■ Written instruction ■
Write out only the lines running from the one that contains "record = json.load(file)" to the end of the material, both ends included.
[start]
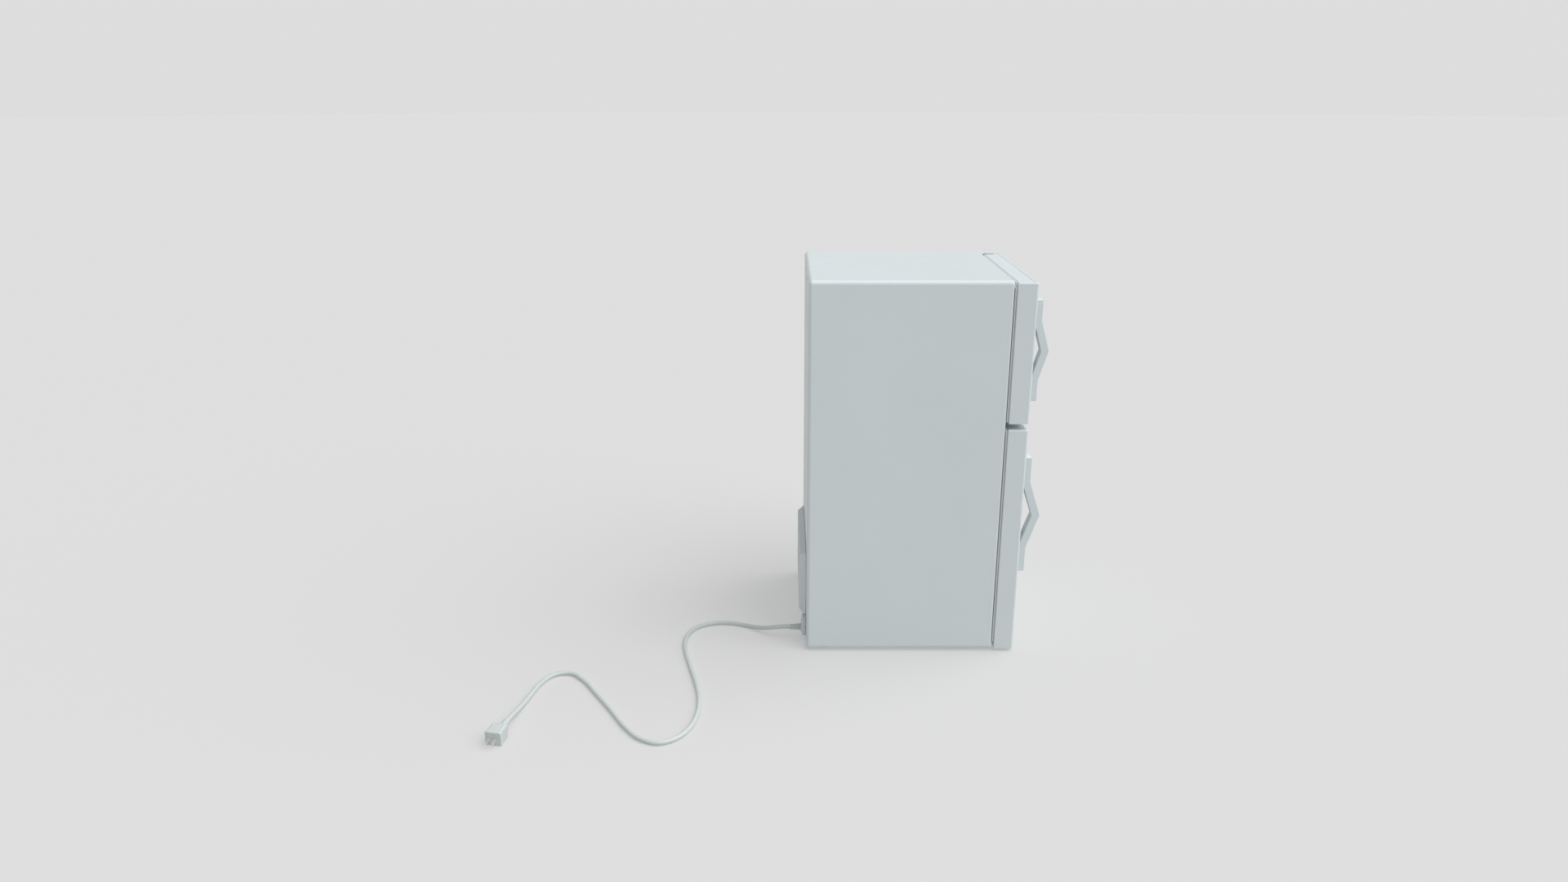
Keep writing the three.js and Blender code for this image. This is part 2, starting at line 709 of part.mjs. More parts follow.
// The wide pipe that brings the gas back: out of the can's side, up, and into the top of the bay.
function suctionLine() {
  const { x, y, radius } = can;
  const start = x + radius + seat;
  return tube(
    [
      [start, y, 98], [start + 10, y, 98], [start + 24, y, 106], [start + 30, y, 124],
      [start + 30, y - 4, 175], [start + 26, y - 20, 215], [start + 16, y - 38, 238],
      [start + 12, y - 44, bay.top - 2],
    ],
    pipeRadius, 8, 20,
  );
}

// The narrow pipe that takes the hot gas away: out of the can at an angle, and up beside the wide one.
function dischargeLine() {
  const { x, y, radius } = can;
  const angle = -0.74;
  const out = (distance) => [
    x + (radius + distance) * Math.cos(angle),
    y + (radius + distance) * Math.sin(angle),
  ];
  return tube(
    [
      [...out(seat), 76], [...out(8), 76], [...out(18), 80], [...out(27), 94],
      [...out(31), 125], [...out(33), 180], [...out(38), 220], [...out(40), bay.top - 2],
    ],
    pipeRadius - 1, 8, 18,
  );
}

function dripTray() {
  const [x, y, z] = [can.x, can.y, can.high + 2];
  const body = prism(rectangle([x - 64, x + 64], [y - 52, y + 52], 8), "Z", [z, z + 22]);
  const room = prism(rectangle([x - 62, x + 62], [y - 50, y + 50], 6), "Z", [z + 2, z + 30]);
  return cut(body, room);
}

// The cover over the bay: a shallow box with sloping edges, drawn in by an inset.
function coverForm(inset) {
  const [half, low, high] = [cover.half - inset, cover.low + inset, cover.high - inset];
  const base = backY + (inset ? -5 : seat);
  const rim = backY + 1.5 - inset;
  const face = backY + coverProud - inset;
  const side = [[base, low], [rim, low], [face, low + 10], [face, high - 7], [rim, high], [base, high]];
  const plan = [[-half, base], [half, base], [half, rim], [half - 15, face], [15 - half, face], [-half, rim]];
  return common(prism(side, "X", [-half - 5, half + 5]), prism(plan, "Z", [0, topZ]));
}

const louvre = { count: 7, pitch: 15, low: 92, half: 105, height: 5 };

function compressorCover() {
  const slots = Array.from({ length: louvre.count }, (_, i) => {
    const z = louvre.low + i * louvre.pitch;
    return box([-louvre.half, louvre.half], [backY + 8, backY + 30], [z, z + louvre.height]);
  });
  return cut(coverForm(0), coverForm(1.8), ...slots);
}

// ---- Mains lead ---------------------------------------------------------------------------------

const cordRadius = 5;
const exit = { x: -152, z: 30, glandBack: backY + 10 };
const reliefEnd = exit.glandBack + seat + 30;

function cordGland() {
  const outline = rectangle([exit.x - 18, exit.x + 18], [15, 57], 3);
  return prism(outline, "Y", [backY + seat, exit.glandBack]);
}

function strainRelief() {
  const length = reliefEnd - exit.glandBack - seat;
  const profile = [[0, 0], [9, 0], [9, 3], [7.6, 4.5], [6, length], [0, length]];
  const body = turned(profile, 0, 0, 16);
  return body.rotateX(-Math.PI / 2).translate(exit.x, exit.glandBack + seat, exit.z);
}

const plug = {
  nose: new THREE.Vector3(-589, 875, 15), // the middle of the face that carries the blades
  heading: THREE.MathUtils.degToRad(169.5), // the way the blades point, round from +X
  length: 66,
};

// The lead leaves the relief, comes down to the floor and lies there in loose curves as far as the plug.
const lying = cordRadius + 0.1;
const cordRoute = [
  [exit.x, reliefEnd + seat, exit.z], [exit.x, 305, exit.z], [-147, 326, 25.5], [-133.5, 349, 16.8],
  [-115, 373, 8.8], [-99, 398, 5.4], [-89, 427, lying], [-87, 457, lying], [-94, 487, lying],
  [-113, 513, lying], [-144, 529, lying], [-182, 533.5, lying], [-225, 528, lying], [-300, 510, lying],
  [-371, 492, lying], [-429, 482, lying], [-484, 482, lying], [-533, 493, lying], [-571, 517, lying],
  [-587, 551, lying], [-572, 589, lying], [-530, 625, lying], [-466, 664, lying], [-410, 700, lying],
  [-352, 739, lying], [-322, 773, lying], [-328, 808, lying], [-366, 831, lying], [-419, 843, 5.5],
  [-468, 852.5, 8.5], [-500, 858.5, 13], [-523.9, 863, 15],
];

// The body of the plug as rings of one rounded outline, from the lead's end to the face with the blades.
function plugBody() {
  const stations = [
    // distance from the lead's end, half width, half height, corner radius
    [0.3, 6, 6, 5.9], [22, 8.5, 8.5, 8.4], [25, 10, 10, 7], [29, 14.5, 13.5, 6],
    [40, 16, 14.4, 5], [62, 17, 15, 4], [66, 16.4, 14.4, 3.4],
  ];
  const perCorner = 4;
  const rings = stations.map(([along, a, b, r]) => {
    const points = [];
    const corners = [[a - r, b - r], [r - a, b - r], [r - a, r - b], [a - r, r - b]];
    for (const [quarter, [cx, cy]] of corners.entries()) {
      for (let i = 0; i < perCorner; i++) {
        const angle = ((quarter + i / (perCorner - 1)) * Math.PI) / 2;
        points.push([along, cx + r * Math.cos(angle), cy + r * Math.sin(angle)]);
      }
    }
    return points;
  });
  return skinned(rings);
}

// Joins rings of points into one closed body, with a fan over each end.
function skinned(rings) {
  const count = rings[0].length;
  const vertices = rings.flat();
  const index = [];
  for (let r = 0; r + 1 < rings.length; r++) {
    for (let i = 0; i < count; i++) {
      const [a, b] = [r * count + i, r * count + ((i + 1) % count)];
      index.push(a, b, b + count, a, b + count, a + count);
    }
  }
  for (const [ring, reverse] of [[0, true], [rings.length - 1, false]]) {
    const centre = vertices.length;
    const points = rings[ring];
    vertices.push([0, 1, 2].map((k) => points.reduce((sum, p) => sum + p[k], 0) / count));
    for (let i = 0; i < count; i++) {
      const [a, b] = [ring * count + i, ring * count + ((i + 1) % count)];
      index.push(centre, ...(reverse ? [b, a] : [a, b]));
    }
  }
  const geometry = new THREE.BufferGeometry();
  geometry.setAttribute("position", new THREE.Float32BufferAttribute(vertices.flat(), 3));
  geometry.setIndex(index);
  return geometry;
}

// Moves a geometry made along +X, starting at the lead's end, to where the plug lies.
function onPlug(geometry) {
  const { nose, heading, length } = plug;
  return geometry.translate(-length, 0, 0).rotateZ(heading).translate(nose.x, nose.y, nose.z);
}

const blade = { spacing: 12.7, length: 17, height: 6.35, thick: 1.5 };

function plugBlade(side) {
  const y = (side * blade.spacing) / 2;
  const start = plug.length + seat;
  return onPlug(
    box([start, start + blade.length], [y - blade.thick / 2, y + blade.thick / 2], [
      -blade.height / 2,
      blade.height / 2,
    ]),
  );
}

// ---- Assembly -----------------------------------------------------------------------------------

add("outer_shell", outerShell(), paint);
add("back_panel", backPanel(), paint);
add("base_pan", basePan(), paint);
add("cabinet_foam", cabinetFoam(), foam);
add("freezer_liner", freezerLiner(), linerPlastic);
add("fridge_liner", fridgeLiner(), linerPlastic);
add("mullion_rail", mullionRail(), paint);
add("top_hinge", topHingeBody(), paint);
add("middle_hinge", middleHinge(), zinc);
add("bottom_hinge", bottomHinge(), zinc);
for (const [name, place] of Object.entries(feet)) add(name, footScrew(place), blackPlastic);

addDoor("freezer", freezerDoor, freezerCavity, [freezerDoor.low + 1.5, 842], freezerBins, upperHandle);
addDoor("fridge", fridgeDoor, fridgeCavity, [20, fridgeDoor.high - 1.5], fridgeBins, lowerHandle);

add("freezer_shelf", wireShelf(), finish(0xeef2f3, 0.35));
add("evaporator_plate", evaporatorPlate(), aluminium);
add("glass_shelf", glassPane(), glass);
add("glass_shelf_trim", shelfTrim(), linerPlastic);
add("crisper_cover", crisperCover(), glass);
add("crisper_drawer", crisperDrawer(), clearPlastic);
add("thermostat_housing", thermostatHousing(), linerPlastic);
add("thermostat_knob", thermostatKnob(), handlePlastic);
add("lamp_lens", lampLens(), clearPlastic);
add("light_switch_button", switchButton(), linerPlastic);

add("compressor", compressor(), compressorPaint);
for (const [name, place] of Object.entries(grommets)) add(name, grommet(place), blackRubber);
add("start_relay_box", relayBox(), blackPlastic);
add("suction_line", suctionLine(), copper);
add("discharge_line", dischargeLine(), copper);
add("drip_tray", dripTray(), blackPlastic);
add("compressor_cover", compressorCover(), paint);

add("cord_gland", cordGland(), handlePlastic);
add("cord_strain_relief", strainRelief(), cordVinyl);
add("power_cord", tube(cordRoute, cordRadius, 8, 78), cordVinyl);
add("plug_body", onPlug(plugBody()), cordVinyl);
add("plug_blade_left", plugBlade(-1), zinc);
add("plug_blade_right", plugBlade(1), zinc);

export default fridge;
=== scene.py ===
import json
from math import atan2, cos, hypot, pi, radians, sin

import bmesh
import bpy
from mathutils import Matrix, Vector


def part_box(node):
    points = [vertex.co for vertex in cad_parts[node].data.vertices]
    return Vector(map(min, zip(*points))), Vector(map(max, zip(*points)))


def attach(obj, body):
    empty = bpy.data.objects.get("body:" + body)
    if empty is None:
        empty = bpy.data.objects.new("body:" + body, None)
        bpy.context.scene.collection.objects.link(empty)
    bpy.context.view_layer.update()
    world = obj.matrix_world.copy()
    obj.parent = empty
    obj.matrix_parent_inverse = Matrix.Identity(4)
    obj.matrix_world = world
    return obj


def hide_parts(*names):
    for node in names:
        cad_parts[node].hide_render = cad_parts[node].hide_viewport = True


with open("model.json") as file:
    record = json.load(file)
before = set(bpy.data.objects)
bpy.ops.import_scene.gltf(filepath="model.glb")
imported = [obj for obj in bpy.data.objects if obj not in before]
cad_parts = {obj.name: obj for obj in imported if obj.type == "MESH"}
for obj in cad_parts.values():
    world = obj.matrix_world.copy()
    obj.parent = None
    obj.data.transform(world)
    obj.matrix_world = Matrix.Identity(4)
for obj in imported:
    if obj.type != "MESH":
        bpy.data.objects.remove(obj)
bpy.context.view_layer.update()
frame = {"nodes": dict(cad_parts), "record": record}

# Shapes below are worked out in millimetres, and become metres when a mesh is made.
MM = 0.001

record = frame["record"]
body_of = {node: body for body, names in record["behaviour"]["bodies"].items() for node in names}
slot_of = {part["node"]: part["material_slot"] for part in record["subparts"]}
replaced = set()


def span(node):
    """The lowest and highest corners of a CAD node, in millimetres."""
    low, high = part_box(node)
    return low / MM, high / MM


def limits(node):
    """A CAD node's (low, high) limits in x, y and z, in millimetres."""
    return list(zip(*span(node)))


def middle(pair):
    return (pair[0] + pair[1]) / 2


case_low, case_high = span("outer_shell")
front_y, back_y = case_low.y, case_high.y
half_width = case_high.x
top_z = case_high.z


# ---- Camera ----

CAMERA_DISTANCE = 2191  # from the camera to the cabinet's near side, level
CAMERA_HEIGHT = 1228
CAMERA_BEHIND_BACK = 51  # how far the camera stands behind the plane of the cabinet's back
CAMERA_PITCH = 18.15  # degrees below the horizon
CAMERA_LENS = 24.56


def make_camera():
    data = bpy.data.cameras.new("camera")
    data.lens = CAMERA_LENS
    data.sensor_width = 36
    data.clip_end = 100
    camera = bpy.data.objects.new("camera", data)
    bpy.context.scene.collection.objects.link(camera)
    place = (-half_width - CAMERA_DISTANCE, back_y + CAMERA_BEHIND_BACK, CAMERA_HEIGHT)
    camera.location = Vector(place) * MM
    camera.rotation_euler = (radians(90 - CAMERA_PITCH), 0, radians(-90))
    bpy.context.scene.camera = camera


make_camera()


# ---- Materials ----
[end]
■ Exercise output ■
    record = json.load(file)
before = set(bpy.data.objects)
bpy.ops.import_scene.gltf(filepath="model.glb")
imported = [obj for obj in bpy.data.objects if obj not in before]
cad_parts = {obj.name: obj for obj in imported if obj.type == "MESH"}
for obj in cad_parts.values():
    world = obj.matrix_world.copy()
    obj.parent = None
    obj.data.transform(world)
    obj.matrix_world = Matrix.Identity(4)
for obj in imported:
    if obj.type != "MESH":
        bpy.data.objects.remove(obj)
bpy.context.view_layer.update()
frame = {"nodes": dict(cad_parts), "record": record}

# Shapes below are worked out in millimetres, and become metres when a mesh is made.
MM = 0.001

record = frame["record"]
body_of = {node: body for body, names in record["behaviour"]["bodies"].items() for node in names}
slot_of = {part["node"]: part["material_slot"] for part in record["subparts"]}
replaced = set()


def span(node):
    """The lowest and highest corners of a CAD node, in millimetres."""
    low, high = part_box(node)
    return low / MM, high / MM


def limits(node):
    """A CAD node's (low, high) limits in x, y and z, in millimetres."""
    return list(zip(*span(node)))


def middle(pair):
    return (pair[0] + pair[1]) / 2


case_low, case_high = span("outer_shell")
front_y, back_y = case_low.y, case_high.y
half_width = case_high.x
top_z = case_high.z


# ---- Camera ----

CAMERA_DISTANCE = 2191  # from the camera to the cabinet's near side, level
CAMERA_HEIGHT = 1228
CAMERA_BEHIND_BACK = 51  # how far the camera stands behind the plane of the cabinet's back
CAMERA_PITCH = 18.15  # degrees below the horizon
CAMERA_LENS = 24.56


def make_camera():
    data = bpy.data.cameras.new("camera")
    data.lens = CAMERA_LENS
    data.sensor_width = 36
    data.clip_end = 100
    camera = bpy.data.objects.new("camera", data)
    bpy.context.scene.collection.objects.link(camera)
    place = (-half_width - CAMERA_DISTANCE, back_y + CAMERA_BEHIND_BACK, CAMERA_HEIGHT)
    camera.location = Vector(place) * MM
    camera.rotation_euler = (radians(90 - CAMERA_PITCH), 0, radians(-90))
    bpy.context.scene.camera = camera


make_camera()


# ---- Materials ----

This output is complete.